Now think about the liquidity feature of them. Clearly, cash and coins (currency) are the most liquid in nature, because, they could be used for your day-to-day transactions. But demand deposits (savings or current account deposits) in banks are less liquid than the currency. Similarly time deposits (fixed or recurring deposits) which have a maturity period associated with it, are even less liquid than demand deposits.

Monetary Aggregates
The Working Group on Money Supply, chaired by Dr. Y.V.Reddy (former RBI governor), set up to examine the analytical aspects of the monetary survey, introduced the new monetary aggregates -

M1 - It comprises all currency in circulation among public, and the demand deposits (savings and current account deposits) made by public in banks (including other deposits with RBI).

M2 - It comprises Savings deposits with Post Office savings banks, along with, all currency, and demand deposits with banks
(M2 = M1 + Savings deposits with Post Office savings banks)

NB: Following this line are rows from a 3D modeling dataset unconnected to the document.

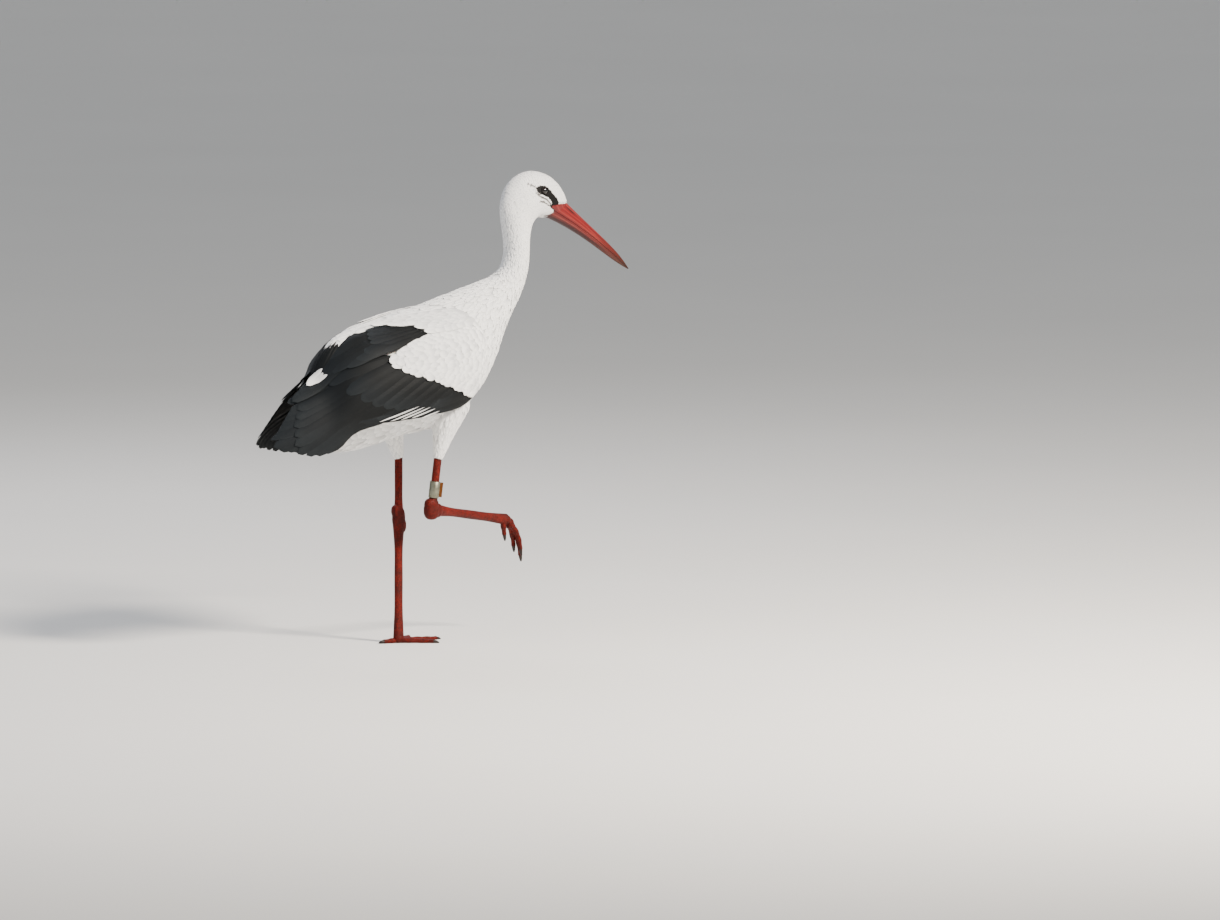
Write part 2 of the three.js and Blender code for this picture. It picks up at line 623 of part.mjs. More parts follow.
const wingSpace = wingBlank(Math.max(...Object.values(WING_LIFT)) + 2 * GAP, 2 * GAP);
const wingRoom = wingSpace.add(wingSpace.translate([0, 0, -2 * GAP]));
const wingRoomRight = toSolid(mirrored(toGeometry(wingRoom)));
for (const [name, leg] of Object.entries({ leg_left: STANDING, leg_right: LIFTED })) {
  const solid = toSolid(thigh(leg)).subtract(bodyRoom).subtract(wingRoom).subtract(wingRoomRight);
  add(`${name}_thigh`, largest(solid), "whiteFeather");
}

/** A toe's path for each toe of a foot, from a function that gives one toe's route. */
function toesOf(route) {
  return Object.fromEntries(Object.entries(TOE_LENGTHS).map(([which, length]) => [which, route(which, length)]));
}

const standingFoot = vector(STANDING.foot);
const toeRoot = standingFoot.clone().setZ(TOE_RADIUS.root * 0.78);
const standingToes = toesOf((which, length) => toePath(toeRoot, TOE_SPREAD[which], length, 1, 2));
addLeg("leg_left", STANDING, standingFoot, standingToes, (solid) => solid.intersect(floorSpace));

const liftedHeading = direction(LIFTED.inward, LIFTED.drop);
const liftedFoot = vector(LIFTED.heel).addScaledVector(liftedHeading, TARSUS_LENGTH);
const hindRoot = liftedFoot.clone().addScaledVector(liftedHeading, -LIFTED_TOES.hindBack);
const liftedToes = toesOf((which, length) => {
  const heading = LIFTED.inward + LIFTED_TOES.turn[which];
  const [root, tip] = which === "hind" ? [LIFTED_TOES.hindPitch, LIFTED_TOES.hindPitch] : LIFTED_TOES.pitch;
  return toePath(which === "hind" ? hindRoot : liftedFoot, heading, length, root, tip);
});
addLeg("leg_right", LIFTED, liftedFoot, liftedToes, (solid) => solid);

/** Split leg ring: a tube with two flat lips pressed together at the front. */
function legRing() {
  const profile = [
    [RING.bore, 0],
    [RING.bore + RING.wall, 0],
    [RING.bore + RING.wall, RING.height],
    [RING.bore, RING.height],
    [RING.bore, 0],
  ].map(([radius, height]) => new THREE.Vector2(radius, height));
  const tube = new THREE.LatheGeometry(profile, 16).rotateX(Math.PI / 2);
  const lips = new THREE.BoxGeometry(RING.lip, 2 * RING.wall, RING.height * 0.9);
  lips.translate(RING.bore + RING.lip / 2 + RING.wall / 2, 0, RING.height / 2);
  const ring = toGeometry(toSolid(tube).add(toSolid(lips)));
  const up = vector(LIFTED.feathersEnd).sub(vector(LIFTED.heel)).normalize();
  ring.applyQuaternion(new THREE.Quaternion().setFromUnitVectors(new THREE.Vector3(0, 0, 1), up));
  const rest = vector(LIFTED.heel).addScaledVector(up, RING.aboveHeel);
  return ring.translate(rest.x, rest.y, rest.z);
}
add("leg_ring", legRing(), "ring");

const stork = new THREE.Group();
const box = new THREE.Box3().setFromObject(figure, true);
figure.position.set(-(box.min.x + box.max.x) / 2, -(box.min.y + box.max.y) / 2, -box.min.z);
stork.add(figure);

export default stork;
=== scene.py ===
"""A white stork standing on its left leg, dressed over its solid model.

The skin, the bill, the eyes, the claws and the leg ring are made as smooth meshes. The plumage is
grown over them by one Geometry Nodes tree, which bends every vane to the form that it lies on.
"""

import logging
import math
from collections.abc import Callable
from dataclasses import dataclass
from enum import Enum
from functools import partial
from itertools import product

import bpy
import numpy as np
from bpy.types import Material, Mesh, Node, NodeSocket, NodeTree, Object
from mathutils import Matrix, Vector
from mathutils.bvhtree import BVHTree

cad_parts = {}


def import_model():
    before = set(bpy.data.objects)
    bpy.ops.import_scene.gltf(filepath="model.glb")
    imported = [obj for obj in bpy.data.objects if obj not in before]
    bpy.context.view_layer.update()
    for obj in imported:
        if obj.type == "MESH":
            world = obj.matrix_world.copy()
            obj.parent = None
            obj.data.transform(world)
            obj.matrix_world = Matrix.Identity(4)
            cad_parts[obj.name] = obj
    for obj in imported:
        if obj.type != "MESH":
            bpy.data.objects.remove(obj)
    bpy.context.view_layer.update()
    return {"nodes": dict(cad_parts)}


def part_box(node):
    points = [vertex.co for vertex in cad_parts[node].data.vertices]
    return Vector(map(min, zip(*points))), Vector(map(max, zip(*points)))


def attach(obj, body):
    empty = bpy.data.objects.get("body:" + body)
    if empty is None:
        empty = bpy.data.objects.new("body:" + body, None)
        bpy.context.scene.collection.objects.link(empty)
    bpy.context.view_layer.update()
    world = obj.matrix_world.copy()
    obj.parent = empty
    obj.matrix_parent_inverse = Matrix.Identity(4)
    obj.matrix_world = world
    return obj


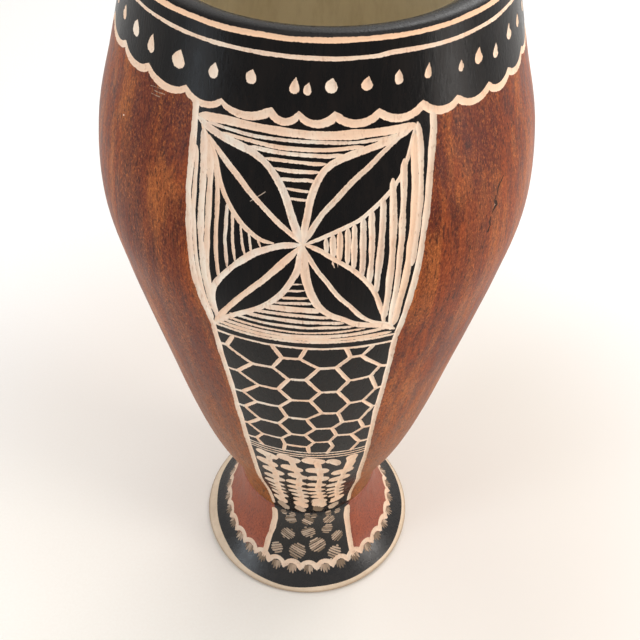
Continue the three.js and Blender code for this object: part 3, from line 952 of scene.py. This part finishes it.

Note that the monetary agrregates - M1 & M2 - are most liquid in nature, because currency will be with public, and demand deposits will be with banks, which you can easily encash by ATM, or drawing cheque, transacting through online, or using Point of Sale (POS) terminal, etc. This type of money is most liquid, but comprises a small part of total aggregate money, hence termed as Narrow Money

M3 - It comprises all currency with public and all demand and time (fixed and recurring) deposits with banks.
(M3 = M1 + Time deposits with banks)

M4 - It contains all currency with public, along with all demand and time deposits in banks, and it also includes all types of deposits (not only savings deposits) with Post Office. But it excludes National Savings Certificate (NSC).
(M4 = M3 + All deposits with Post office savings banks, excluding National Savings Certificates)

Note that, time deposits are not as liquid, or instantly available as demand deposits or currency, but will be available at certain time (on date of maturity), or you can convert it to cash by paying some penalty. Time deposits are much larger than M1 and M2 money aggregates. M3 and M4 are the total money available, hence known as Broad Money (note the meaning of 'narrow' and 'broad').